“Banlieusarde” is the new “Parisienne”
Inès de la Fressange savait-elle que le mythe de la « Parisienne » qu’elle avait créé perdurerait jusqu’aujourd’hui ? Savait-elle que, quarante ans plus tard, ce modèle exclurait un bon nombre de femmes de ce statut ? Dans l’imaginaire collectif du monde entier, ce cliché de la Parisienne séduit tant par son élégance, sa beauté, son corps élancé et mince que par sa peau blanche et sa fragilité.
Pourtant, aujourd’hui dans les rues de Paris, les femmes sont aussi noires, arabes, asiatiques, grosses, handicapées, lesbiennes, voilées, sportives de haut niveau. C’est ce que Rokhaya Diallo nous montre dans son documentaire « La Parisienne démystifiée » sorti début octobre 2021 sur France 3.
Qu’est ce qui pose problème avec le mythe de la parisienne ?
C’est nous, le Grand Paris !
« Pour moi, la parisienne, ce n’était pas du tout l’image de ma mère algérienne »
Et pourtant ! Pour beaucoup de femmes issues de banlieue ou de quartier populaire, ce mythe fait que Paris devient un idéal inaccessible. Sarah Ouarahmoune est d’origine algérienne et boxeuse professionnelle. Elle raconte que Paris, c’était « le beau monde, les belles sorties », mais loin de sa réalité d’Aulnay-sous-Bois dans le 93, là où elle a grandi. Boxeuse française la plus médaillée, elle ne rentrait pas dans le moule de la parisienne frêle et fragile, malgré ses 50kg. La boxe lui a pourtant permis de s’exprimer et de s’assumer malgré son « naturel pudique ».
« Le 13ème arrondissement, c’était mon Paris à moi »
Même constat pour Grace Ly, journaliste et autrice de podcasts. Enfant, elle constate que les personnages de ses livres préférés ne lui ressemblent pas. Grace n’est ni blanche ni riche, elle est issue de l’immigration chinoise et a grandi en banlieue : « Il faudrait construire une Parisienne qui serait… nous toutes ! ». Ce décalage, elle le ressent aussi plus tard quand elle se balade dans les rues de Paris. Alors que les villes des anciennes colonies sont encore imprégnées par la présence de la France, elle affirme « je ne retrouve pas cette histoire dans les rues de Paris ».

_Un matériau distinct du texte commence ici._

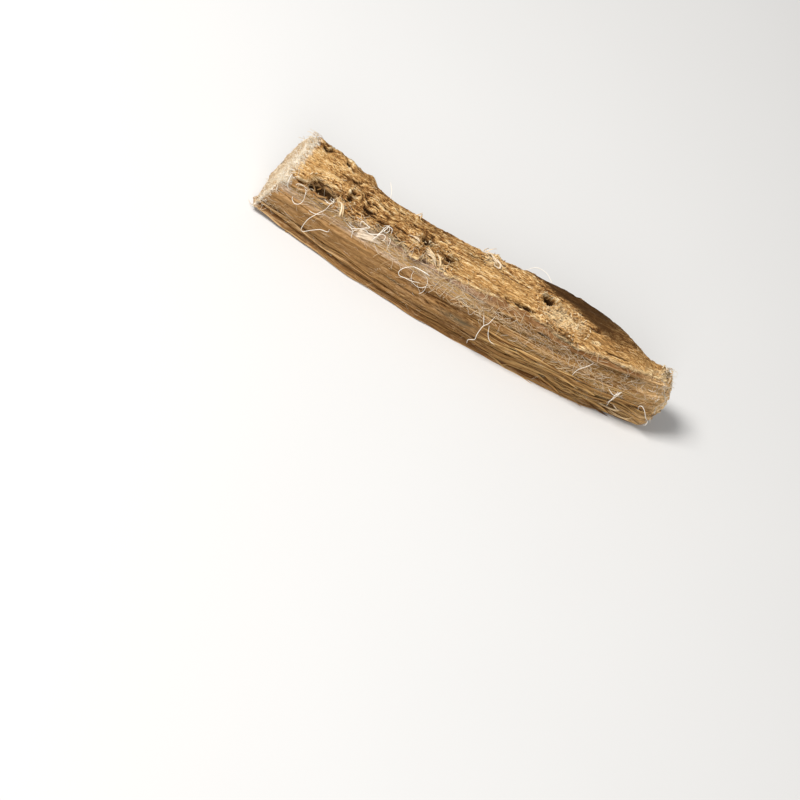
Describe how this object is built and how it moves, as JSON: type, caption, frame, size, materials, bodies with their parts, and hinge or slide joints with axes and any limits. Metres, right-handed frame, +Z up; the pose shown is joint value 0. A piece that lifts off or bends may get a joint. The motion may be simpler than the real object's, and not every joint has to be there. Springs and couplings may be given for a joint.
{
  "type": "dried marshmallow root",
  "caption": "Dried, cut length of marshmallow root: rough bark on top and back, a peeled fibrous front, one slanting cut end and one torn end, lying on its split side.",
  "frame": {"origin": "under the middle of the root's box, on the surface that it rests on", "axes": "+X along the root towards its torn end, +Y across it towards its bark-covered back, +Z up"},
  "size_m": [0.0572, 0.0112, 0.0097],
  "materials": {
    "dried_root": "matte dried bark, golden to dark brown, over tan and cream fibrous bast"
  },
  "bodies": {
    "root": {"root": "dried_root"}
  },
  "joints": []
}
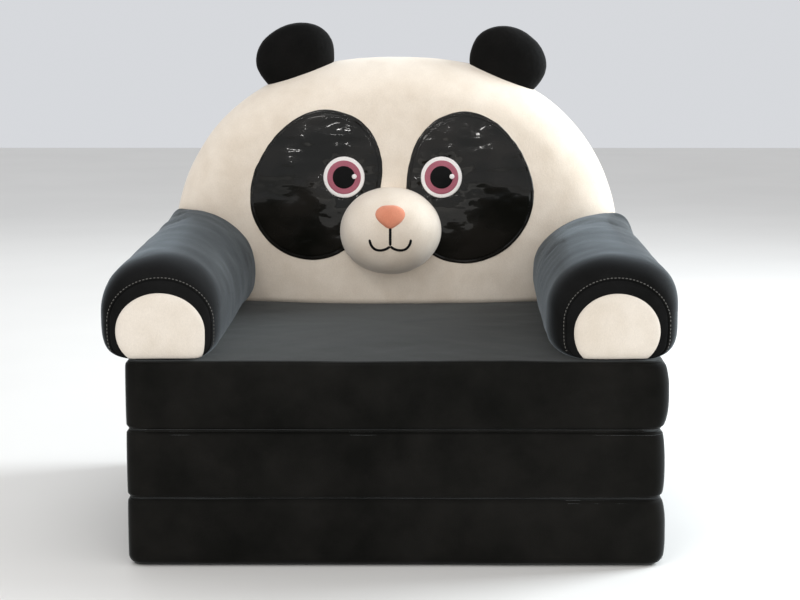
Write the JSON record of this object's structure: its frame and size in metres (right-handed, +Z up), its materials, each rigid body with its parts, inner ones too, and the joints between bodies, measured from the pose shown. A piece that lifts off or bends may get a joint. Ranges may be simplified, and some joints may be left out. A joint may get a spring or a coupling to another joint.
{
  "type": "children's fold-out sofa",
  "caption": "Child-size foam sofa shaped like a sitting panda; velvet pads folded in a zigzag swing out to a flat bed, with round arms and a domed backrest.",
  "frame": {"origin": "on the floor, under the middle of the base pad", "axes": "+X to the right of someone facing the sofa, +Y from front to back, +Z up"},
  "size_m": [0.56, 0.459, 0.5245],
  "materials": {
    "velvet_black": "short-pile velvet, soft sheen",
    "velvet_ear": "deep-pile plush",
    "plush_cream": "brushed short plush",
    "paw_cream": "brushed short plush",
    "patent_black": "high-gloss patent faux leather",
    "felt_white": "satin embroidery",
    "felt_rose": "satin embroidery",
    "felt_black": "satin embroidery",
    "nose_coral": "brushed fabric",
    "thread_black": "embroidery thread",
    "foam": "open-cell foam",
    "stuffing": "polyester fibre",
    "grip_fabric": "non-slip fabric with rubber dots",
    "zip_tape": "woven tape with nylon coil",
    "zip_metal": "black enamelled zinc"
  },
  "bodies": {
    "base_pad": {"base_pad_cover": "velvet_black", "base_grip_panel": "grip_fabric", "base_pad_foam": "foam", "rear_hinge_welt": "velvet_black", "base_zip_tape": "zip_tape"},
    "middle_pad": {"middle_pad_cover": "velvet_black", "middle_pad_foam": "foam", "front_hinge_welt": "velvet_black", "middle_zip_tape": "zip_tape"},
    "base_slider": {"base_zip_slider": "zip_metal"},
    "base_pull": {"base_zip_pull": "zip_metal"},
    "middle_slider": {"middle_zip_slider": "zip_metal"},
    "middle_pull": {"middle_zip_pull": "zip_metal"},
    "seat_slider": {"seat_zip_slider": "zip_metal"},
    "seat_pull": {"seat_zip_pull": "zip_metal"},
    "backrest_slider": {"backrest_zip_slider": "zip_metal"},
    "backrest_pull": {"backrest_zip_pull": "zip_metal"},
    "seat_unit": {"seat_pad_cover": "velvet_black", "seat_pad_foam": "foam", "backrest_front_cover": "plush_cream", "backrest_rear_cover": "plush_cream", "backrest_foam": "foam", "left_arm_cover": "velvet_black", "left_arm_end_cap": "velvet_black", "left_paw_panel": "paw_cream", "left_arm_stuffing": "stuffing", "left_ear_cover": "velvet_ear", "left_ear_stuffing": "stuffing", "left_eye_patch": "patent_black", "left_eye_white": "felt_white", "left_eye_iris": "felt_rose", "left_eye_pupil": "felt_black", "left_eye_glint": "felt_white", "right_arm_cover": "velvet_black", "right_arm_end_cap": "velvet_black", "right_paw_panel": "paw_cream", "right_arm_stuffing": "stuffing", "right_ear_cover": "velvet_ear", "right_ear_stuffing": "stuffing", "right_eye_patch": "patent_black", "right_eye_white": "felt_white", "right_eye_iris": "felt_rose", "right_eye_pupil": "felt_black", "right_eye_glint": "felt_white", "muzzle_cover": "plush_cream", "muzzle_stuffing": "stuffing", "nose": "nose_coral", "mouth": "thread_black", "seat_zip_tape": "zip_tape", "backrest_zip_tape": "zip_tape"}
  },
  "joints": [
    {"name": "rear_fold", "type": "hinge", "parent": "base_pad", "child": "middle_pad", "pos_m": [0, 0.227, 0.0675], "axis": [-1, 0, 0], "range_deg": [0, 180]},
    {"name": "front_fold", "type": "hinge", "parent": "middle_pad", "child": "seat_unit", "pos_m": [0, -0.227, 0.135], "axis": [1, 0, 0], "range_deg": [0, 180]},
    {"name": "base_zip", "type": "slide", "parent": "base_pad", "child": "base_slider", "axis": [0, -1, 0], "range_m": [0, 0.3214]},
    {"name": "base_pull_tab", "type": "hinge", "parent": "base_slider", "child": "base_pull", "pos_m": [-0.268, 0.1608, 0.03375], "axis": [0, 0, 1], "range_deg": [0, 175]},
    {"name": "middle_zip", "type": "slide", "parent": "middle_pad", "child": "middle_slider", "axis": [0, -1, 0], "range_m": [0, 0.3214]},
    {"name": "middle_pull_tab", "type": "hinge", "parent": "middle_slider", "child": "middle_pull", "pos_m": [-0.268, 0.1608, 0.10125], "axis": [0, 0, 1], "range_deg": [0, 175]},
    {"name": "seat_zip", "type": "slide", "parent": "seat_unit", "child": "seat_slider", "axis": [0, -1, 0], "range_m": [0, 0.3214]},
    {"name": "seat_pull_tab", "type": "hinge", "parent": "seat_slider", "child": "seat_pull", "pos_m": [-0.268, 0.1608, 0.16875], "axis": [0, 0, 1], "range_deg": [0, 175]},
    {"name": "backrest_zip", "type": "slide", "parent": "seat_unit", "child": "backrest_slider", "axis": [-1, 0, 0], "range_m": [0, 0.3214]},
    {"name": "backrest_pull_tab", "type": "hinge", "parent": "backrest_slider", "child": "backrest_pull", "pos_m": [0.1608, 0.226, 0.236], "axis": [0, 0, 1], "range_deg": [0, 175]}
  ],
  "couplings": [
    {"joint": "front_fold", "follows": "rear_fold", "ratio": 1}
  ]
}
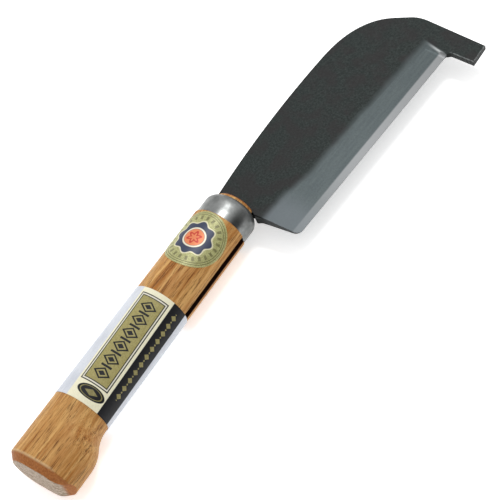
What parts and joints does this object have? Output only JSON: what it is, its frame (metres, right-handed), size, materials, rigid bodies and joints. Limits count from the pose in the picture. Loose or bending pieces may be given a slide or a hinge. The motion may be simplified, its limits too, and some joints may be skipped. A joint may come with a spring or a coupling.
{
  "type": "hatchet",
  "caption": "Hand hatchet with a straight cutting edge, a squared guard beak past the edge, a steel ferrule and an oval wooden handle with a butt knob, paper band and round sticker.",
  "frame": {"origin": "centre of the handle's flat butt face, on the grip's axis", "axes": "+X along the handle to the blade, +Y towards the blade's spine, +Z out of the blade's flat side"},
  "size_m": [0.3609, 0.0901, 0.0312],
  "materials": {
    "blade": "dark forge scale on the flats, grey ground face and a bright honed strip beside the edge",
    "handle": "bare sanded oak, long grain, darker chamfer at the butt",
    "ferrule": "polished steel",
    "rivets": "plain cut steel",
    "paper_label": "printed paper with a cream field, a gilt plaque and a black stripe, no lettering",
    "round_sticker": "gilt printed sticker with plain rings and a plain geometric centre, no lettering"
  },
  "bodies": {
    "root": {"blade": "blade", "handle": "handle", "ferrule": "ferrule", "front_rivet": "rivets", "rear_rivet": "rivets", "paper_label": "paper_label", "round_sticker": "round_sticker"}
  },
  "joints": []
}
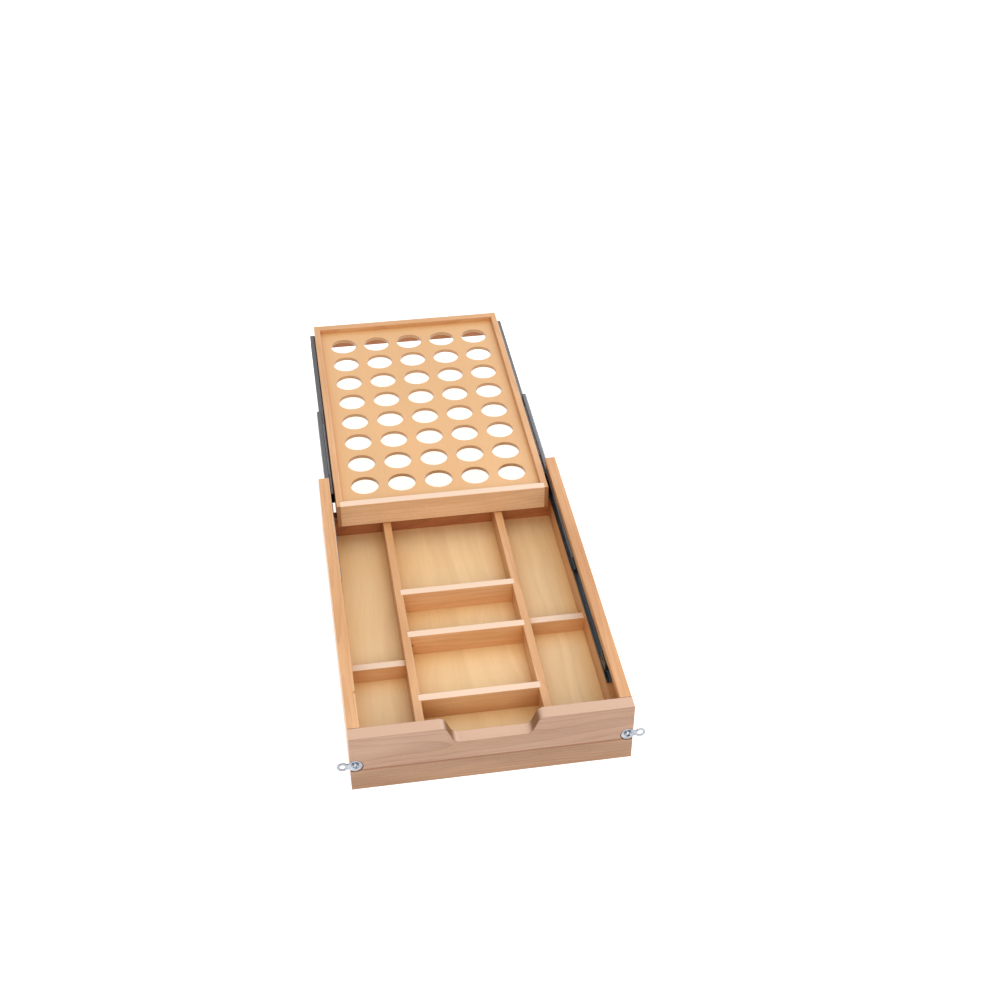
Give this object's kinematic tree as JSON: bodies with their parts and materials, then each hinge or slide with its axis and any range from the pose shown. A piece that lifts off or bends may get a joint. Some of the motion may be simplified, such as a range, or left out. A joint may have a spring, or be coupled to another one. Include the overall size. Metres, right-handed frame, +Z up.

« Le féminisme qui prend de la place contraint clairement la vie de plusieurs femmes qui ne s’y retrouvent pas »
Anlya Mustapha, créatrice de contenu, apparait à l’écran aux côtés de Rokhaya, dans un café de Paris. Musulmane et d’origine comorienne, Anlya porte le voile. Après s’être assumée pleinement à Londres, son retour à Paris est plus compliqué.
Elle regrette qu’il y ait au sein du féminisme des clivages et des formes de domination de certaines femmes à l’encontre d’autres. Les questions identitaires n’appartiennent pas uniquement aux descendants de l’immigration, mais elles prennent plus de place si l’on prend en compte les doubles, voire triple cultures. Anlya rappelle que l’injonction du « tu n’es pas » renforce alors la question du « qui-suis-je vraiment ? ».
« Les Parisiennes auxquelles on ne s’attend pas »
L’historienne Emmanuelle Vitaillaud justifie la longévité du mythe de la Parisienne par le fait qu’il corresponde « à un fantasme masculin ». L’idéal d’une femme « sage » perd par ailleurs tout son sens lorsqu’on se penche sur l’histoire de la Révolution Française et que l’on constate que dès 1789, les femmes jouent un rôle crucial. C’est à ce moment-là qu’une image ambivalente des femmes parisiennes voit le jour.
La journaliste Lindsey Tramuta voit un intérêt politique et économique à faire « perdurer cette image non inclusive » de la Parisienne. Les mythes font vendre et attirent les touristes du monde entier qui rêvent de toucher cet idéal du doigt sur les terrasses des cafés comme dans les boutiques parisiennes les plus prisées.